I had to move, really had to move

I love it when the public policy battles turn from wonky to fonky. Now it seems that the Salem showdown over predatory towing by private tow truck companies is developing a downright personal side.

In case you haven't been following this closely (e.g., because you have a life), some of the tow operators in Portland (and perhaps they're this bad elsewhere in the Beaver State) give predatory species everywhere a bad name. Their ruthless and unprofessional behavior is legendary -- so much so that the city even went after them with a "bill of rights" a while back. It stopped some of the gouging and forced the shadier operators to start accepting credit cards as well as cash.

Lately my state senator, Avel Gordly, has been on the tow companies' case, big time. E-mail alerts, hearings, circulating horror stories, the whole bit. Beating the drum loudly on this issue has been the top member of Gordly's staff, Sean Cruz, who has his own blog, Blogolitical Sean. Some samples of his postings on the subject are here and here.

At first I thought Cruz was just doing his job, helping a cause that his boss has espoused, but in a new post that went up late last night, Cruz reveals that he has a bit of a personal stake in the issue. The latest screed goes past bold type -- it ventures into large fonts and all-caps, figuratively screaming about some of the horror stories told by folks who've had their cars towed from apartments, in Northeast Portland's Cully neighborhood, that are owned by an outfit called Hacienda Community Development. Including Cruz's own:

Over the past two years since Hacienda's tow company trespassed on my property, stole my van and broke the transmission, since Hacienda's Board Chair Bertha Ferran and her sidekick Tonya Wolfersperger stonewalled me over the damage, I thought it was personal.

But now I see that these two treat everybody that way, too.

Did I mention how Bertha Ferran told me to either call the police or wait until two days until Monday regarding Retriever's theft of my vehicle, and that about three hours of that officer's time was paid for by your tax money?
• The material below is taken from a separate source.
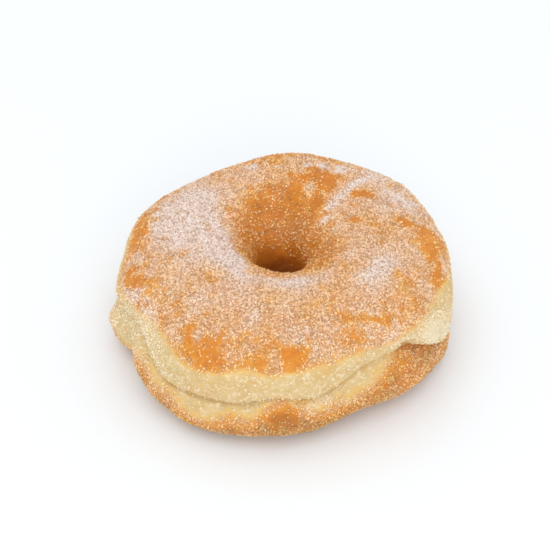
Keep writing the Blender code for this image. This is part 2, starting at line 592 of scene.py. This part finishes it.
@dataclass(frozen=True)
class DoughFinish:
    """Colours and relief of the fried dough, from its pale waist to its browned crust."""

    pale: Colour = linear(206, 175, 119)
    pale_light: Colour = linear(214, 187, 136)
    light_patches: Patches = Patches(Mottle(3.5, 3.0, 0.5, 0.09), (0.35, 0.65))
    pale_warm: Colour = linear(214, 170, 100)
    warm_patches: Patches = Patches(Mottle(6.0, 4.0, 0.6, 0.21), (0.5, 0.72), 0.55)
    pale_dust: Colour = linear(238, 222, 190)
    dusty_patches: Patches = Patches(Mottle(1.1, 4.0, 0.7, 0.13), (0.5, 0.66), 0.7)
    toasted: Colour = linear(222, 182, 106)
    toast: Point = (0.18, 0.52)
    crust: Point = (0.38, 0.80)
    ragged: Mottle = Mottle(2.4, 5.0, 0.65)
    raggedness: float = 0.65
    golden: Colour = linear(219, 157, 62)
    brown: Colour = linear(207, 125, 31)
    dark_brown: Colour = linear(180, 104, 34)
    base_tone: float = 0.36
    blotches: Mottle = Mottle(7.0, 3.0, 0.55, 0.02)
    blotch_tone: float = 1.2
    speckles: Mottle = Mottle(1.6, 3.0, 0.7, 0.05)
    speckle_tone: float = 1.1
    # Past a browning of 1 the crust turns towards dark brown: partly deeper browning, partly
    # painted shade on the lower lobe and near the hole.
    browner_and_shade_from: Point = (1.0, 1.4)
    browner_and_shade_tone: float = 0.4
    film_size: float = 0.42
    # Painted light and shade in the fine sugar film: dark cells are painted shadow between its
    # grains, light cells are painted light on their tops.
    film_painted_shadow: Colour = linear(174, 123, 76)
    film_painted_light: Colour = linear(252, 197, 130)
    haze_painted_shadow: Colour = linear(184, 146, 122)
    haze_painted_light: Colour = linear(244, 224, 210)
    film_cover: float = 1.6
    gilding: Gilding = Gilding()
    # Painted shade: where the browning passes 1.2, mostly on the lower lobe under the crease and a
    # little near the hole, the colour is multiplied by this greyish tint.
    painted_shade_from: Point = (1.2, 1.5)
    painted_shade_tint: Colour = (0.88, 0.92, 0.80, 1.0)
    crust_roughness: float = 0.45
    pale_roughness: float = 0.65
    dusty_roughness: float = 0.2
    specular: float = 0.25
    pore_size: float = 0.9
    pore_share: float = 0.5
    grain: Mottle = Mottle(0.5, 2.0, 0.6)
    grain_share: float = 0.5
    ripple: Mottle = Mottle(3.0, 2.0, 0.5)
    ripple_share: float = 0.8
    relief_depth: float = 0.10
    relief_strength: float = 0.6
    subsurface: float = 0.12
    subsurface_reach: float = 1.6
    subsurface_spread: tuple[float, float, float] = (1.0, 0.45, 0.2)

    def material(self) -> Material:
        """Make the material, which reads browning and dust from the mesh."""
        graph = Graph("fried_dough")
        dust = graph.attribute("dust")
        # Browning from the mesh; past 1 it also carries painted shade on the lower lobe.
        fried = graph.attribute("browning")
        browned = fried + (graph.mottle(self.ragged) - 0.5) * self.raggedness
        crust = browned.stepped(*self.crust)
        dough = graph.mixed(crust, self.waist(graph, browned), self.browned_crust(graph, fried))
        cover = dust * (self.film_cover - dust * (self.film_cover - 1.0))
        colour = graph.mixed(cover, dough, self.film(graph, dust, crust))
        relief = (graph.cells(self.pore_size) * self.pore_share
                  + graph.mottle(self.grain) * self.grain_share
                  + graph.mottle(self.ripple) * self.ripple_share)
        return graph.finished({
            # Painted shade is multiplied into the colour on the lower lobe and near the hole.
            "Base Color": graph.tinted(fried.stepped(*self.painted_shade_from), colour, self.painted_shade_tint),
            "Roughness": (self.pale_roughness - crust * (self.pale_roughness - self.crust_roughness)
                          + dust * self.dusty_roughness),
            "Normal": graph.bumped(relief, self.relief_depth, self.relief_strength),
            "Specular IOR Level": self.specular,
            "Subsurface Weight": self.subsurface,
            "Subsurface Radius": self.subsurface_spread,
            "Subsurface Scale": self.subsurface_reach * MM,
        })

    def waist(self, graph: Graph, browned: Value) -> NodeSocket:
        """Colour of the pale waist, toasted where the browning begins.

        Args:
            graph: The material's graph.
            browned: The browning, with its ragged edge.

        Returns:
            The colour's socket.
        """
        colour = self.pale
        for patches, patch_colour in ((self.light_patches, self.pale_light),
                                      (self.warm_patches, self.pale_warm),
                                      (self.dusty_patches, self.pale_dust)):
            colour = graph.mixed(patches.over(graph), colour, patch_colour)
        return graph.mixed(browned.stepped(*self.toast), colour, self.toasted)

    def browned_crust(self, graph: Graph, fried: Value) -> NodeSocket:
        """Colour of the browned crust, blotched and speckled, darkest past 1: partly deeper
        browning, partly painted shade.
        """
        # The last term darkens the crust past a browning of 1, partly deeper browning and partly
        # painted shade.
        tone = ((graph.mottle(self.blotches) - 0.5) * self.blotch_tone
                + (graph.mottle(self.speckles) - 0.5) * self.speckle_tone
                + self.base_tone + fried.stepped(*self.browner_and_shade_from) * self.browner_and_shade_tone)
        return graph.ramp(tone, self.golden, self.brown, self.dark_brown)

    def film(self, graph: Graph, dust: Value, crust: Value) -> NodeSocket:
        """Colour of the sugar that is too fine for crystals, stippled with painted shadow between
        its grains and painted light on their tops.

        Args:
            graph: The material's graph.
            dust: How thick it lies.
            crust: How much of the ground is crust.

        Returns:
            The colour's socket.
        """
        # Cells of painted shadow between grains and of painted light on grain tops, picked by
        # chance.
        chance = graph.chance(self.film_size)
        thin = graph.mixed(chance, self.film_painted_shadow, self.film_painted_light)
        thick = graph.mixed(chance, self.haze_painted_shadow, self.haze_painted_light)
        film = self.gilding.over(graph, graph.mixed(dust, thin, thick))
        return graph.mixed(crust, self.pale_dust, film)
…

All right, now it's getting downright interesting. Is he talking about the Bertha Ferrán, Mayor Tom Potter's first appointment to the board of the Portland Development Commission? How many Bertha Ferráns can there be in Portland?

Meeeeow!

While the political and personal interplay is surely entertaining, I'm having some trouble seeing what Cruz thinks he's proving with his current post. As I understand it, the "predatory" practice that the state is thinking about abolishing is tow truck operators trolling for violations, without first getting a call about a specific violator from a trespassed property's owner. If that's the evil that's going to be remedied, it isn't going to stop a property management company from siccing the tow truck pitbulls on every single technical violator it finds. If Hacienda is overly mean about its parking spaces, I suspect that the current movement afoot in Salem won't stop it from dropping a dime on Cruz, or anyone else, again in the future.

Comments (6)

Jack:

Good catch. Hacienda authorized all of those tows--and still does--by placing the decision making in the hands of tow drivers working on commission.

That is the practice the Legislature is about to end.
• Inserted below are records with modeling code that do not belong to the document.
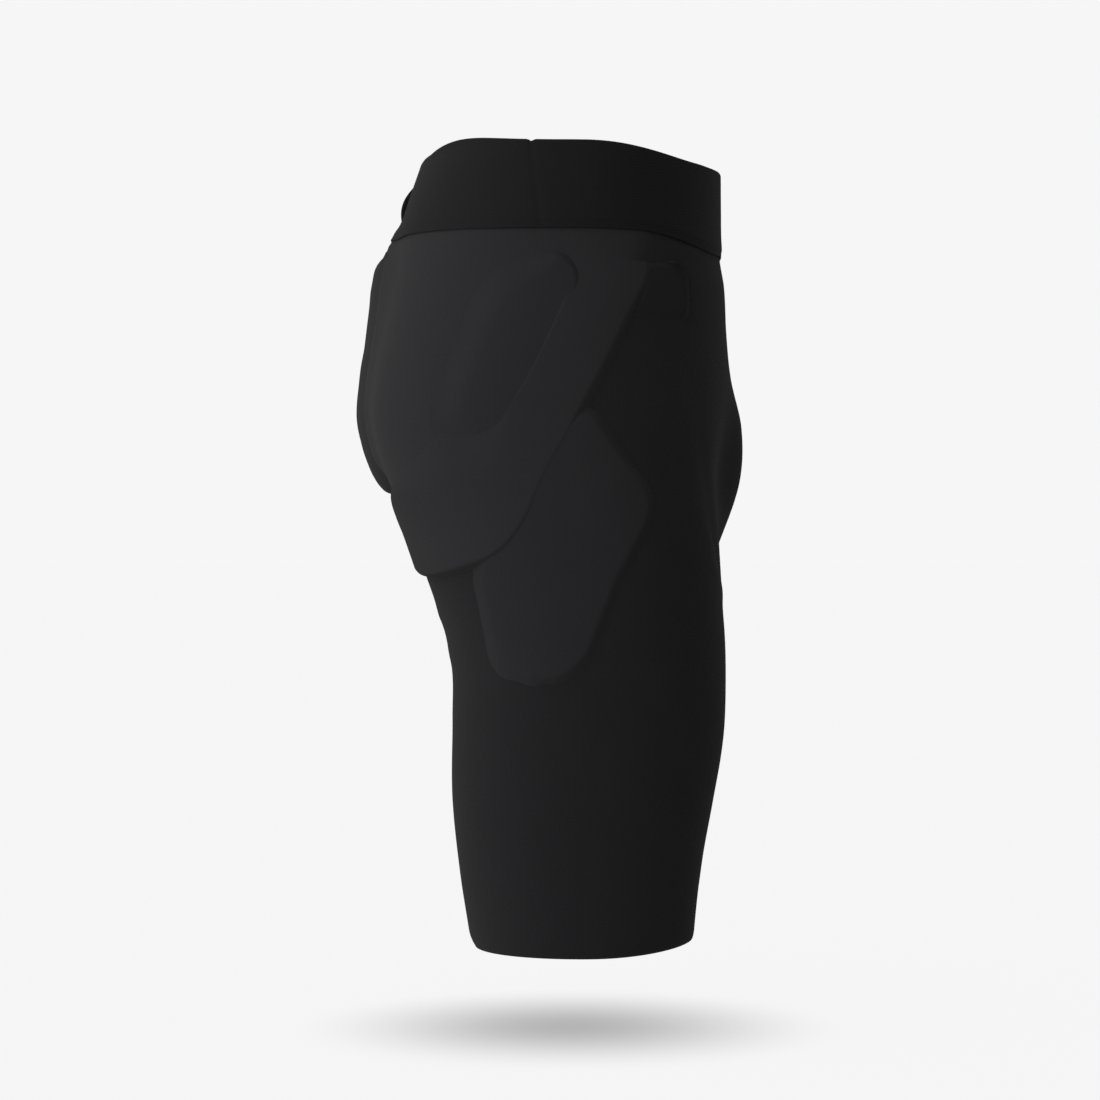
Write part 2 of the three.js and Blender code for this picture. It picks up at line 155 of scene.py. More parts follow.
# Outer face of the cloth on the right half. Each quarter of the girth is a quarter of a superellipse,
# |x/a|^n + |y/b|^n = 1: front (girth 0) to side (1), to back (2), to the inner side (3) and round.
# The pouch adds its depth * a smooth step forwards * exp(-(x / half its width)^2).
def facePoint(level, girth):
    level, girth = np.broadcast_arrays(np.asarray(level, float), np.asarray(girth, float))
    section = sectionAt(dropOf(level))
    turn = np.mod(girth, 4)
    quarter = np.minimum(np.floor(turn), 3).astype(int)
    angle = (turn - quarter) * np.pi / 2
    corner = np.choose(quarter, [np.full(level.shape, form["sideCorner"])] * 2
                       + [section["backCorner"], section["frontCorner"]])
    falling = np.abs(np.cos(angle)) ** (2 / corner)
    rising = np.abs(np.sin(angle)) ** (2 / corner)
    near = np.choose(quarter, [section["frontAt"], section["backAt"],
                               section["backAt"], section["frontAt"]])
    far = np.where(quarter < 2, section["side"], section["inner"])
    deep = np.where((quarter == 0) | (quarter == 3), section["front"], section["back"])
    across = np.where(quarter % 2 == 0, rising, falling)
    along = np.where(quarter % 2 == 0, falling, rising)
    x = near + (far - near) * across
    y = section["middle"] + (deep - section["middle"]) * along
    forward = smoothStep((section["middle"] - y) / form["pouchBlend"])
    y = y - section["pouch"] * forward * np.exp(-(x / (form["pouchWidth"] / 2)) ** 2)
    return np.stack([x, y, level], -1)


normalStep = 0.02  # of girth, for the differences below


def faceNormal(level, girth):  # cross product of the two central differences
    around = facePoint(level, girth + normalStep) - facePoint(level, girth - normalStep)
    up = facePoint(level + mm, girth) - facePoint(level - mm, girth)
    normal = np.cross(up, around)
    return normal / np.linalg.norm(normal, axis=-1, keepdims=True)


def liftedPoint(level, girth, lift):  # point of the face + unit normal * lift
    level, girth, lift = np.broadcast_arrays(np.asarray(level, float), girth, lift)
    return facePoint(level, girth) + faceNormal(level, girth) * lift[..., None]


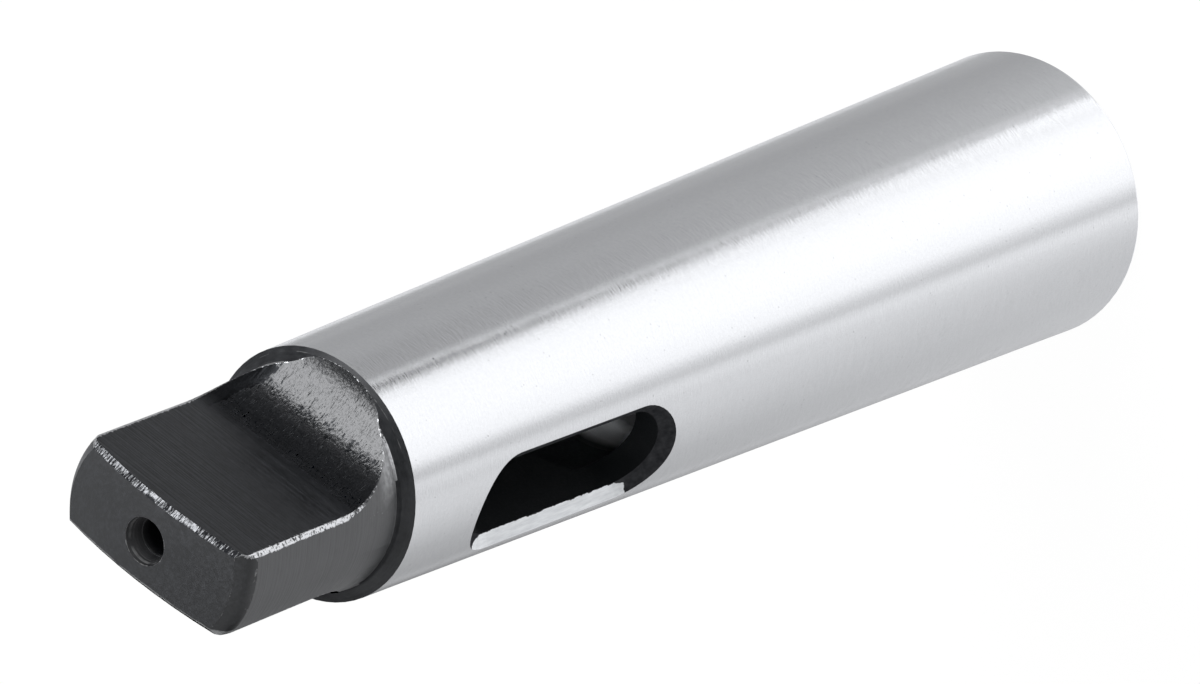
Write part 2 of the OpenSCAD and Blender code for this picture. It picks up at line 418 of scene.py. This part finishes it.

FYI: Hacienda's staff offices outside of the patrol zone they created for the Cully neighborhood.

And say hello to Bertha for me.

I once owned a condo underneath a unit Ms Ferran owned. She routinely rented to loud, obnoxious trash - and ignored all requests from the HOA to discuss the situation. All of my complaints were met with a hostile attitude, and she complained I was "harassing" her when I attempted to call her personally about the situation. Ultimately I sold the unit to avoid the stress and frustration she was causing me.

Tom Potter lost at least 1 vote in future elections the minute I heard he put her on the board of the PDC. She's exactly the type of person who would abuse the unchecked power of that position.

Ran 'em out of Bend when one backed into a woman and child while stealing her car. Never saw someone so happy to see the cops.

Put lipstick on it it's still car theft.

I haven't heard that name in ages (haven't been following PDC news as closely as I should, perhaps). In another life--a brief detour into the mortgage biz, the family curse--I worked with Bertha. Smart, hard-working, and ferocious; I wouldn't ever want to be in a fight with Bertha. She was always nice enough to me, I just knew to stay out of her way. :)

Of course these condo farms could try something really radical:

sufficient parking spaces!!!

One of these farms in Culyl at Killingsworth and something always has dozens of cars on the adjacent street because the builders are too cheap to provide parking.

(Aside to anti car folk: People get cars because they are better than transit and improve their income, so learn to live with one of man's greatest inventions. And cars cost less than transit, use less energy and pollute less. They are also safer than the toy trains.)

Thanks
JK

And say hello to Bertha for me.

Never met the person. Right now I would think she's busy leading the PDC campaign for workers' rights.